Just as the armed forces have long conducted war games to test capabilities, reveal gaps in plans and build their leaders’ ability to make decisions in real time, many companies are conducting cyber-war games to help them make sure they have an acceptable answer to the question; “are we ready?” In fact, many corporate cyber-war gaming efforts have been directly inspired by national defense oriented cyber-war games.

A cyber-war game is very different from traditional penetration testing, in which companies employ or contract with “white hat” hackers to identify technical vulnerabilities like unsecured network ports or externally facing programs that share too much information in the browser bar.

A cyber-war game…

…is organised around a business scenario (for example, cyber-criminals using spear-phishing attacks to target high net worth customers for fraud or sophisticated attacker pays corporate insider to install malware that facilities theft of critical intellectual property)

…tests for flaws in company’s ability to react to an attack, particular communications and decision-making processes

…is structured to simulate the experience of a real attack: participants receive incomplete information, and objectives among the participants may not be 100 per cent aligned

…is cross-functional, involving participants from not only information security, but also application development, technology infrastructure, customer care, operations, marketing, legal, government affairs and corporate communications

…occurs over a few days, but requires up-front analysis of business information assets and potential security vulnerabilities to make the scenario is relevant and the game play realistic

…does not touch live production systems — many cyber-war games are “tabletop” exercises

Insights from cyber-war games

Cyber-war games yield insights into information assets that require protection, security vulnerabilities that attackers can exploit and flaws (or “failure modes”) in a company’s ability to respond to an attack.

The analysis required to develop relevant scenarios for the war game facilitates a discussion between business and security managers about which types of information assets are most important, who would want to compromise them and what the implications of an attack could be in terms of loss of intellectual property, loss of reputation, business disruption of fraud.

For example, one public jurisdiction found out that most of their IT security processes were oriented to preventing online fraud even though their biggest risk was the loss of confidence associated with a public breach.

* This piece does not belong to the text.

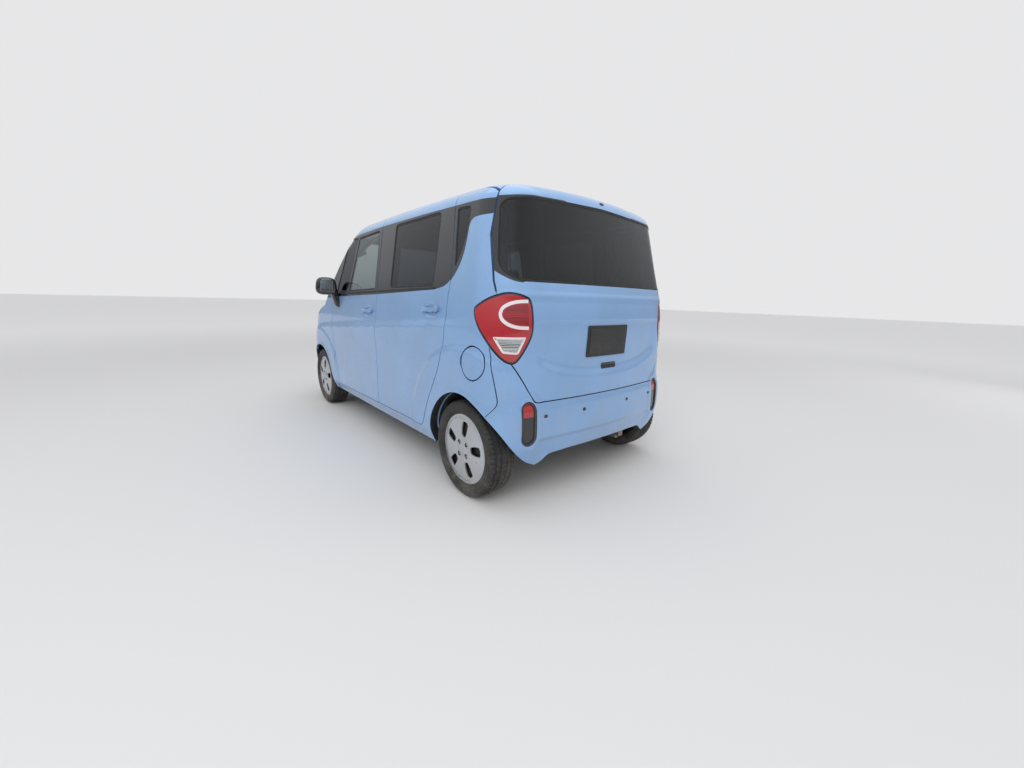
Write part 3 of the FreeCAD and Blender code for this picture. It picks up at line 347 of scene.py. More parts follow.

Likewise, the analysis required to ensure that scenarios used in the game are realistic highlights important security vulnerabilities. For example, one retail brokerage found out that much of its most sensitive information assets were hosted on applications that had not undergone security reviews and used out-of-date controls for authenticating users.

Most importantly, the war game itself exposes flaws in an organisation’s ability to respond to an attack:

■Identifying and assessing the breach quickly: One organisation found out that the processes its security professionals used to address a breach were entirely dependent on email and instant messaging; and they would have limited ability to respond to an attack that compromised those systems

■Will it make effective decisions to contain the breach: One corporation discovered that it did not have usable guidelines for deciding when to shut down parts of its technology environment – it found out that that senior executives would order the technology team to sever external connectivity when it wasn’t required, an action that would have prevented customers from accessing their accounts

■Will it communicate effectively about the breach to the full set of stakeholders? At one financial institution, a war game demonstrated that the firm didn’t have guidelines on how to communicate with customers whose data had been breached – so high net worth customers would have received an impersonal email.

■Can it adjust business strategies and tactics in the light of a breach? At one manufacturer, a war game revealed that business managers had never thought through what they would do if competitors or counter-parties got access to sensitive information, so they wouldn’t be able to change negotiation strategies quickly after the disclosure of proprietary information about their cost structure.

Conducting a cyber-war game

Most companies can plan and conduct a game in six to 12 weeks, with a manageable impact on security, technology and business managers. Aligning on scope and objectives of the war game is the first step – this includes deciding how many scenarios to incorporate into the game, how sophisticated scenarios will be and how much participation will be required from each business function, especially the “trusted agents” who will design and run the war game.

Once named, the trusted agents develop potential scenarios that take into account critical information assets, attackers who would want to compromise them and existing security vulnerabilities they might exploit. After selecting the scenarios to be used in the game, they identify the “failure modes” they need to test for and create the step-by-step script that facilitators use in the game itself.

The simulation or game itself can last anywhere from a day to a week or more, depending on the complexity of the scenarios. Throughout the course of the simulation, the facilitator will provide participants with “injects” of information and what actions they will take. At each stage, the information that players representing functions like security operations, marketing and legal services receive depends on the actions they have just taken.

The last and most important phase of a cyber-war game takes the insights generated by the simulation and converts them into actionable steps that will improve an organisation’s ability to respond to an attack. These steps typically include implementing tools that increase visibility into attacks, clarifying responsibilities, developing guidelines for making high-stakes decisions under pressure and creating communications protocols that can be pulled “off the shelf” when required.


Conducting a war game to test a corporation’s ability to manage a cyber-attack requires real effort and planning. However, it is one of the most effective mechanisms for prioritising assets to protect, surfacing vulnerabilities, identifying flaws in the ability to respond and build the type of “muscle memory” required to make appropriate decisions in real time with limited information.